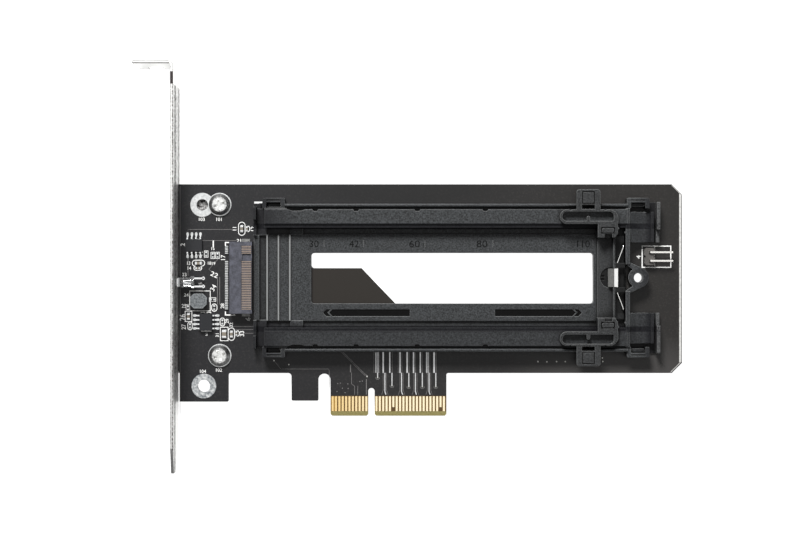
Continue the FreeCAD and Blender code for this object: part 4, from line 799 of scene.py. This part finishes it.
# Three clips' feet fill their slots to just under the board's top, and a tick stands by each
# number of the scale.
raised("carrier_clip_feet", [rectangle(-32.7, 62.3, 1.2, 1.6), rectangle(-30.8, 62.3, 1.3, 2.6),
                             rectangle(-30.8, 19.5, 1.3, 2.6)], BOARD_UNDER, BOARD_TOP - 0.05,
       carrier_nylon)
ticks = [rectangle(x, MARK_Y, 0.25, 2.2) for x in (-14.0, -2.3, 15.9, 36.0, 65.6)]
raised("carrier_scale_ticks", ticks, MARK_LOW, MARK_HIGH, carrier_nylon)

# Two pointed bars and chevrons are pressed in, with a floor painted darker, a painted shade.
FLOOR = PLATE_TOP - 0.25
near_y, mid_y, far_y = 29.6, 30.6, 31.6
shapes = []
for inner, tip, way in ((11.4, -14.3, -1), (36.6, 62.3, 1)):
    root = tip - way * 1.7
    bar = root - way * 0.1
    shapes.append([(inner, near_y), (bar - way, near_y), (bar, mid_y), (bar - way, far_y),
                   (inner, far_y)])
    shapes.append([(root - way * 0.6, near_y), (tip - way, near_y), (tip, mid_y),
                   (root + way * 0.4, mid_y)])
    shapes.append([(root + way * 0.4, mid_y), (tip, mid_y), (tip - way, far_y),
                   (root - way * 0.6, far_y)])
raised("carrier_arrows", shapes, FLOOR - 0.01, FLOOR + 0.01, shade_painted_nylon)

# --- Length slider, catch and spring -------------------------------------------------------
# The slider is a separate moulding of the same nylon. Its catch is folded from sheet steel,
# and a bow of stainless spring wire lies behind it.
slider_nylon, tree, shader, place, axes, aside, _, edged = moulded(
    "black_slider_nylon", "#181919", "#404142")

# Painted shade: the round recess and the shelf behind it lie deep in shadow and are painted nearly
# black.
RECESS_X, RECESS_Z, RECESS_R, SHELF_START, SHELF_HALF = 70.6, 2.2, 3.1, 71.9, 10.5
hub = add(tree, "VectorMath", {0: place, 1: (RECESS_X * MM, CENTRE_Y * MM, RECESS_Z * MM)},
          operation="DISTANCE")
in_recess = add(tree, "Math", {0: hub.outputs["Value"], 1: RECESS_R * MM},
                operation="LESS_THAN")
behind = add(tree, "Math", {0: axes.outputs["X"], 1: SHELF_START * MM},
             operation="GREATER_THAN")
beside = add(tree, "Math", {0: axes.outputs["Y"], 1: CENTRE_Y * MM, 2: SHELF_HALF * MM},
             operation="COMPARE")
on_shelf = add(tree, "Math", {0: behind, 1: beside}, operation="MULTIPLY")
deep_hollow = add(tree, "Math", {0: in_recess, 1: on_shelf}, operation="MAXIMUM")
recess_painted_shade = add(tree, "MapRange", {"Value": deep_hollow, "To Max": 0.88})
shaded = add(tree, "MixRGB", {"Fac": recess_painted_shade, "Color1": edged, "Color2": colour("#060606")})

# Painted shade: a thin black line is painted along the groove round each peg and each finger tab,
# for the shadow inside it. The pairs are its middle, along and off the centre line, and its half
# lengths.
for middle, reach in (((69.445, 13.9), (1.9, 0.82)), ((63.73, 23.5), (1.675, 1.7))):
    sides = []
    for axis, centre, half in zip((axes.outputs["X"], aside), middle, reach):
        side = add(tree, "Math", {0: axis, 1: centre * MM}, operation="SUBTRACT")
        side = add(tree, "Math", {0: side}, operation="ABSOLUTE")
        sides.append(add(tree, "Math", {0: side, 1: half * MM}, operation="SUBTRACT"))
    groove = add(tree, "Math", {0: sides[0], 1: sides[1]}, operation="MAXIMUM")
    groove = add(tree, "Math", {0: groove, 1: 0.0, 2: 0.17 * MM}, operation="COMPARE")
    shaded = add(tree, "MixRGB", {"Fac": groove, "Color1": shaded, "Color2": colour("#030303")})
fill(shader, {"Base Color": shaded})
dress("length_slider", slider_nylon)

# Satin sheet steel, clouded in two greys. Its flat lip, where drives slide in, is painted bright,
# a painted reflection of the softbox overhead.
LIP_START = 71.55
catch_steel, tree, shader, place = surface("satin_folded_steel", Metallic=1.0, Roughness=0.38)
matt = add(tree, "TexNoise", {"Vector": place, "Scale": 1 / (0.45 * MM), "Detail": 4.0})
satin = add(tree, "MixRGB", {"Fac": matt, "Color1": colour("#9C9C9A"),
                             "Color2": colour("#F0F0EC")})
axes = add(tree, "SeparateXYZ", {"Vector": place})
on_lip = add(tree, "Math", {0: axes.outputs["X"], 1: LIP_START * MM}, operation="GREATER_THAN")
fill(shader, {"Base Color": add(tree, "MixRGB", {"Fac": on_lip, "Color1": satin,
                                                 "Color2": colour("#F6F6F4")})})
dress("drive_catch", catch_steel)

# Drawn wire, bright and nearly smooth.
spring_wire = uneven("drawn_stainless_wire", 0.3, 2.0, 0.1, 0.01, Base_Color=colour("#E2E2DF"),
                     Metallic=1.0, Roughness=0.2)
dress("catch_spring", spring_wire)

....................

• [WRITTEN INSTRUCTION]: Produce the lines from the top of the listing through the "MARK_LOW, MARK_HIGH, carrier_nylon)" line exactly as they appear, with no additional output.

• [OUTPUT FOR THIS TASK]:
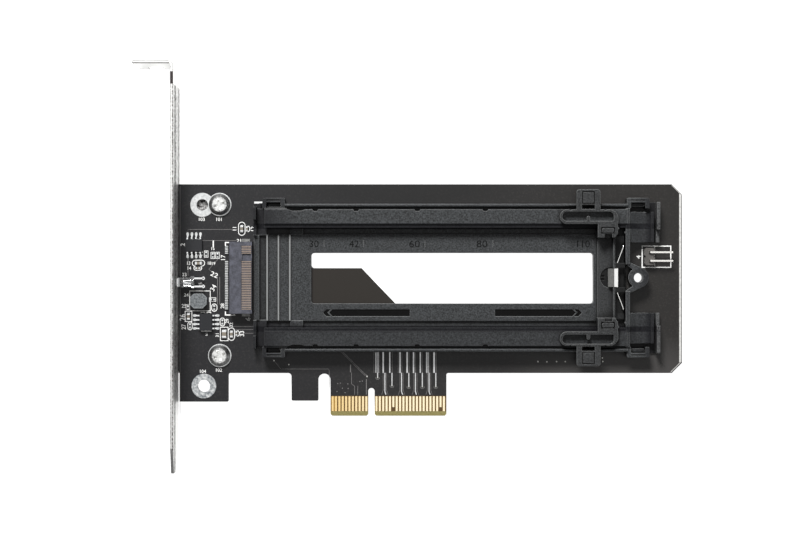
Continue the FreeCAD and Blender code for this object: part 4, from line 799 of scene.py. This part finishes it.
# Three clips' feet fill their slots to just under the board's top, and a tick stands by each
# number of the scale.
raised("carrier_clip_feet", [rectangle(-32.7, 62.3, 1.2, 1.6), rectangle(-30.8, 62.3, 1.3, 2.6),
                             rectangle(-30.8, 19.5, 1.3, 2.6)], BOARD_UNDER, BOARD_TOP - 0.05,
       carrier_nylon)
ticks = [rectangle(x, MARK_Y, 0.25, 2.2) for x in (-14.0, -2.3, 15.9, 36.0, 65.6)]
raised("carrier_scale_ticks", ticks, MARK_LOW, MARK_HIGH, carrier_nylon)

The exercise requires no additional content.